The rarest of 18th-century beasts is a complete and unalterable opera by a single composer. Now before everyone starts sharpening their quills to refute this statement, I would ask that one look at opera from an 18th-century perspective. First, very few if any composers actually believed that whatever they wrote would be considered a fixed and immutable object. From the premiere onwards, and sometimes even before, composers of the period regularly reworked and modified their operas to suite the various circumstances, which ranged from a wholesale reinvention of a work (Gluck’s French and Italian Orfeos come to mind) to minatory tweaks such as the substitution of an aria here, a duet there. As far as I am aware, few new works promised fixed and uncut versions back then, and a wide range of folks, from the composers themselves to various impresarios, singers, arrangers, librettists, conductors, and assorted others, all eagerly and continually revamped the works, save only in those instances where a work was such a dismal failure or for such a singular occasion as to be tossed aside after only a single performance. Moreover, bits and pieces of works were regularly plucked from the opera to which they belonged and given new life, either as insertions into other works, as concert pieces, or as arrangements for the general public. The reason for this short digression is that this disc is a conglomeration of miscellaneous vocal pieces written by Georg Philipp Telemann for sundry occasions; a set of published cantatas from 1731, a larger secular cantata from which the disc takes its title, Hoffnung des Wiedersehens, and fragments from a lost Leipzig opera, as well as a number of arias written for insertion into the works of others, namely here Reinhard Keiser and George Frederick Handel. The latter, composed on demand, were one-offs, generally meant to replace something else in the originals, which today few if any recordings would dare to include in their “authentic” versions of, say, Almira or Janus. The issue for the modern ensemble therefore becomes one of how to present these orphans to an audience.

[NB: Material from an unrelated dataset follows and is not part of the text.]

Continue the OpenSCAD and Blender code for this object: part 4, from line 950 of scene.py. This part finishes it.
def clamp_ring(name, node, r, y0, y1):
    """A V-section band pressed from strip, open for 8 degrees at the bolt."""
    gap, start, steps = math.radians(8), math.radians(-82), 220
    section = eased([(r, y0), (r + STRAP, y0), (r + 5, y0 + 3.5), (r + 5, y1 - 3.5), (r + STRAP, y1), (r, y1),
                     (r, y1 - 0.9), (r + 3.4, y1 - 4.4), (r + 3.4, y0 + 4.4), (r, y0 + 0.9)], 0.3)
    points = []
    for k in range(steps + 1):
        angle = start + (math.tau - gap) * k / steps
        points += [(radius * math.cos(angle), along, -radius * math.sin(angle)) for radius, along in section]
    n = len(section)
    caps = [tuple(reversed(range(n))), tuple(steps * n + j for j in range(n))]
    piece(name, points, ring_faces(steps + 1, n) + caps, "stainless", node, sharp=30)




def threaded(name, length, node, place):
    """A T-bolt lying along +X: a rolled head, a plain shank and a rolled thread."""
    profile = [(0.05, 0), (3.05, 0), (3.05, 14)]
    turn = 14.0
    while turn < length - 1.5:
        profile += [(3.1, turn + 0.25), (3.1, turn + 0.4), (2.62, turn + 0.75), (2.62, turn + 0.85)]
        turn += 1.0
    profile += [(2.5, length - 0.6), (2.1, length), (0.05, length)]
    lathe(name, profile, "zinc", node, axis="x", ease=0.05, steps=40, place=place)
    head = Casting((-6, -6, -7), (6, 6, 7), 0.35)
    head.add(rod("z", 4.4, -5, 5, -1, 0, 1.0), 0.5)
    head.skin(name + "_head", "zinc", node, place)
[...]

What conductor Michi Gaigg and the Orfeo Barockorchester have done is to cobble together a pastiche that seems to have a thread of love longed for, unrequited, betrayed, and finally revived running throughout. Taking as the point of departure the highly variable nature of operas in the period, the authors have used the framework to attach the various insertion arias and other works to make a complete story. I remain unconvinced that this is either viable or successful as a premise, but at least it offers the opportunity to sample music that otherwise might never see the light of day. The disc has Telemann’s Violin Concerto, TWV 22:6, a work that has some recording history but here is used both as an overture (all three-movement) and an epilogue (only the first movement). As an interlude, one of the oboe d’amore concertos, this one the second in E Minor which has already been recorded on EMI back in 2002 and elsewhere, is used. The violin concerto, which was also used as an overture for Keiser’s Nebucadnezar, is a three-movement work with a rapid paced first movement with busy figuration, a contemplative second, and a triple meter stylized dance third. The solo part, though at times gnarly, is hardly at a supreme virtuoso level of demand, but it is nicely phrased by Martin Jopp, especially in the lyrical, pensive second movement. Likewise, the oboe d’amore concerto is ably played by Carin van Heerden, though it too is a somewhat sedate piece.

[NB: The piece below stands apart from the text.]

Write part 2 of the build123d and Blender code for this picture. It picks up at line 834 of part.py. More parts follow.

The real star of this disc is soprano Dorothee Mields, whose clear and pure voice carries the various arias. Telemann’s insertions for Keiser’s operas are all very close to cantata arias by Johann Sebastian Bach in their fluid and meandering themes that seem to evolve musically. She handles these twists and turns with considerable ease, always on pitch and finely detailing the various musical phrase perambulations. Take the aria “Mein Vergnügen wird sich fügen,” where a rather virtuoso flute line above the strings’ pizzicato merges into a light and airy Bachian line that is almost galant in style. In another, the second insertion aria for Handel’s Richardus I, “Genug geklaget,” the flowing lyrical line begins almost as a spare continuo aria, with the strings entering only cautiously to punctuate the fluid vocal part. In “Fliessen nichts als bitter Tränen,” the transverse flute makes a plaintive minuet, to which Mields weaves an ethereal and subtly ornamented line that dips and swirls gently. Her voice is always on pitch, each ornament clearly enunciated and each phrase carefully outlined to bring out the best in the music. Gaigg’s ensemble is equally genteel and finely phrased, with good tempos and a pure tone that blends with the voice without overpowering or underplaying it. In short, the arias themselves are small gems, here performed with grace and skill. Whatever one might think of the premise of linking them together in a sort of concocted story, the beauty of the music is captivating. This is one disc of rarities that will delight.